Abro la puerta y enciendo la luz. Se trata de una cámara amplia, distribuida a la manera tradicional. A la derecha se abre un vano por donde se accede a un amplio y, aparentemente, limpio cuarto de aseo, enfrente el dormitorio. Dos camas, una mesa y un par de ventanas con las persianas echadas. Las alzo, la luz mediterránea golpea la estancia, al tiempo que un fuerte tufo a cordero y sus heces golpea mi pituitaria. Justo debajo del cerco de mi ventana se levanta un corral, ahora vacío, que sin duda se llenara cuando llegue el atardecer.

”Al menos no oirás el “arrullo” de coches y camiones”-  Me digo

– “El que no se consuela es porque no quiere” – Me respondo.

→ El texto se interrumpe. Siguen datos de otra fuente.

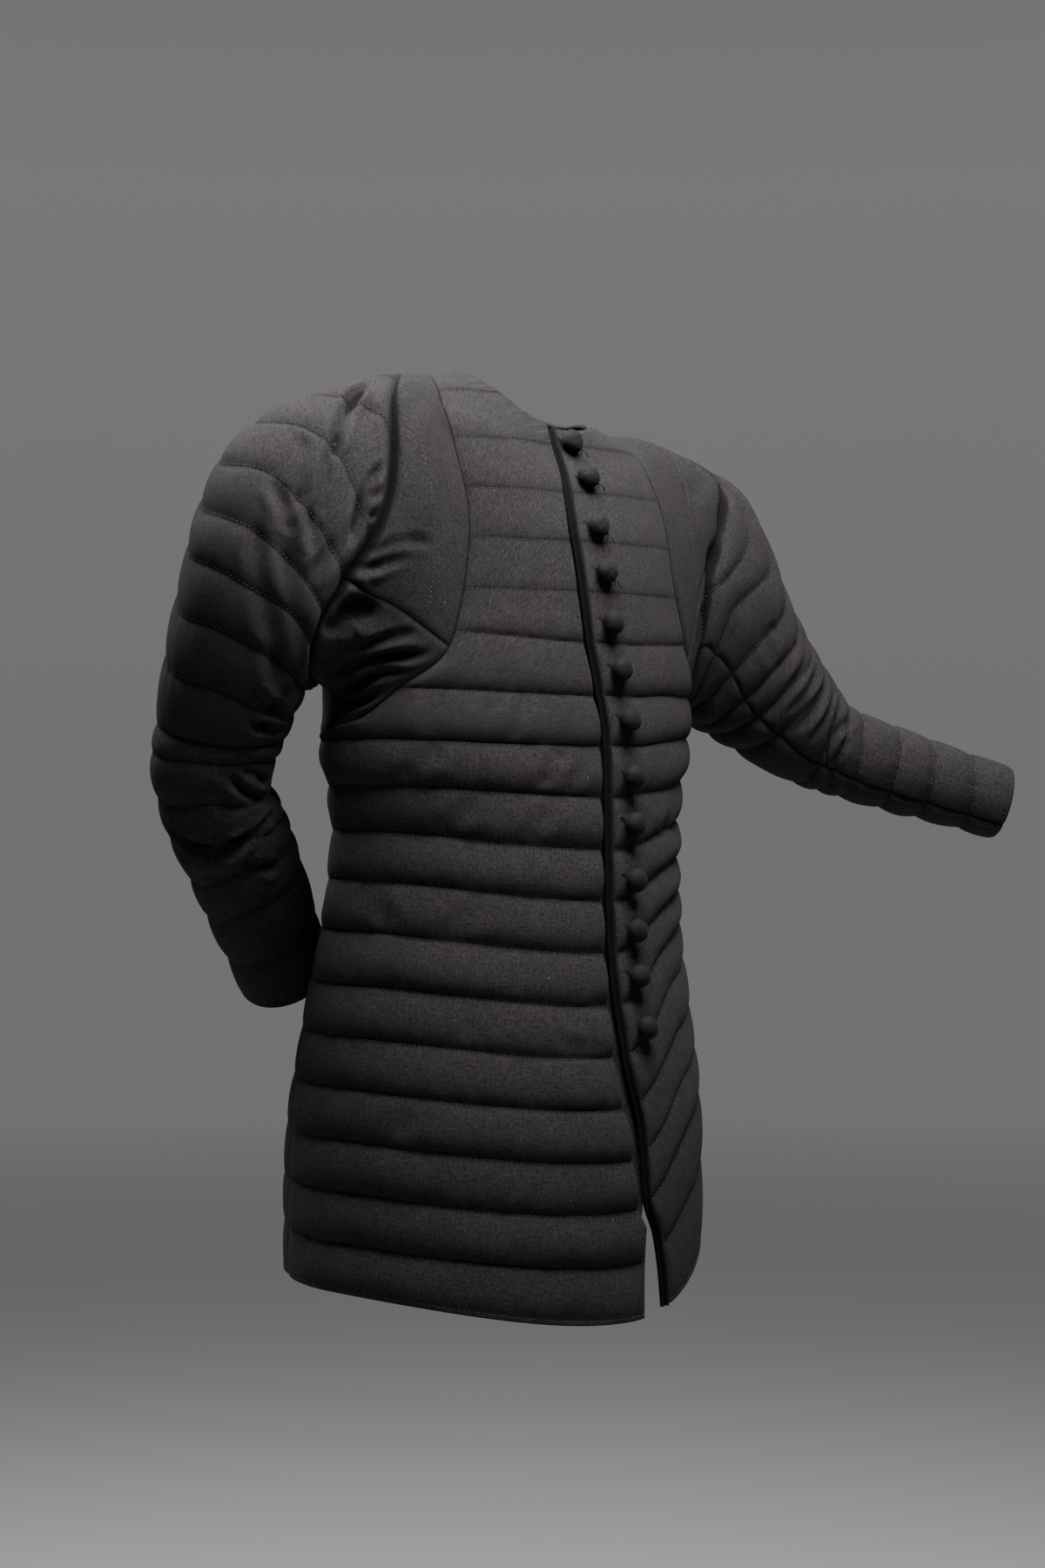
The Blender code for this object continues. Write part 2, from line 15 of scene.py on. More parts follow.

La bañera es de las antiguas, amplia y acogedora. Abro el grifo y procuro regular la temperatura. Luego, como si de un striptease se tratase, me voy despojando lenta y cansinamente de mis ropajes, todos ellos recubiertos por una fina capa de blanco limo. Me tumbo en la bañera y quedo largo tiempo inmóvil, considerando qué de maravilloso tendrán las puntas de los dedos de mis pies. No tienen nada de  particular excepto algunas llagas y cortes, que hacen necesario el uso de tiritas y mercromina que, afortunadamente, he traído en el botiquín. Me adormezco, voluptuosamente, acompañado por el chapoteo del agua.

Acequia romana, la única descubierta, que llevaba a los cultivos de Monforte del Cid el agua del Vinalopó.
Acequia romana, la única descubierta, que llevaba a los cultivos de Monforte del Cid el agua del Vinalopó.